I think I now understand the physics behind all this. It's not so complicated finally. Unfortunately, I'm not home right now, and I can't use my tools to write nice equations here. So I'm forced to write them in "ascii". Here it is.

Let the "intensity" of light, emited by the star and received at the Earth location, be "I". And let the intrinsic power of the star be "P" (I'm pretty sure this is the same as "L" for luminosity). Then we have the well known formula, which is a consequence of the DEFINITION of the intensity (I = P/Aera) :


I = P/4Pi d^2.


This is a relation between physical quantities. P is measured in "watts" (or "joules per second"). I is measured in watt per meter-squared.

Now, in the same fashion as the acoustic level definition ( which is Beta = 10 dB Log(I/I_0) ), we DEFINE the star MAGNITUDE with a log formula :


m = A Log( B I ) + C


where A, B and C are ARBITRARY constants. This "m" isn't a physical quantity and is just a convention, a mere definition. Now, to have a sensible relation which makes sense, we can only make comparisons with something else. We need to define the magnitude RELATIVE to something else. So we select our sun at d = 1 AU. The APPARENT magnitude of the star is then DEFINED as


Delta m = m_star - m_sol .


Now, using the Log properties, this definition gives


m_star = m_sol + A Log( B I_star ) - A Log( B I_sol )

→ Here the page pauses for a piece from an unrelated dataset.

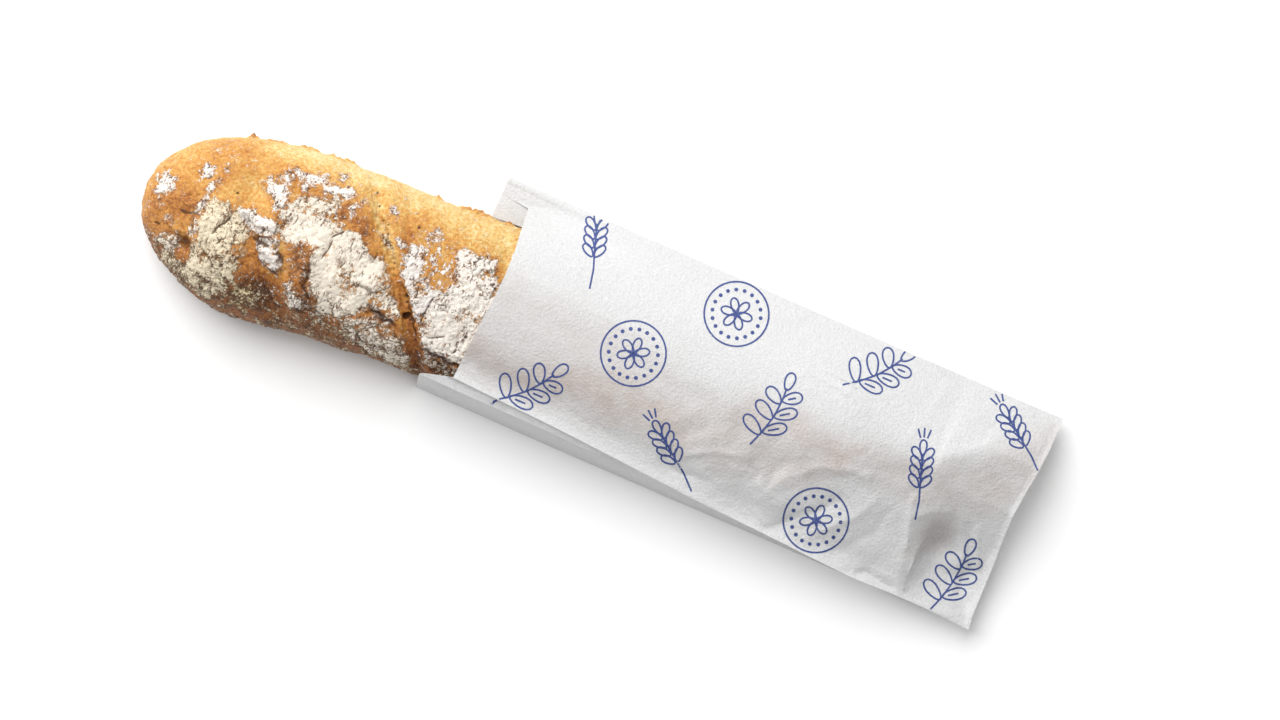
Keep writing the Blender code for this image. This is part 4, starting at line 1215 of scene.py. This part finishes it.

== m_sol + A Log( I_star / I_sol ).


Now, using the defintion of the intensity I above, this gives


m_star = m_sol + 2A Log[ ( d_sol / d_star ) Sqrt( P_star / P_sol ) ]


Recall that the constant A is arbitrary. Astronomers have selected 2A = -5. Let me be clear. This formula gives a definition of the APPARENT MAGNITUDE, and clearly depends on the star's intrinsic power AND on its distance. This makes physical sense. Now, we DEFINE the ABSOLUTE MAGNITUDE as the magnitude of the star located at d_star = 10 parsecs = 32.616 LY (convention). This gives finally the formula


M_star = m_sol - 5 Log[ ( d_sol / 32.616 ) Sqrt( P_star / P_sol ) ]


which is exactly the formula I pasted earlier :

Image


Recall that here, d_sol is really 1 AU. The absolute magnitude does not depend on the star's distance, which makes sense.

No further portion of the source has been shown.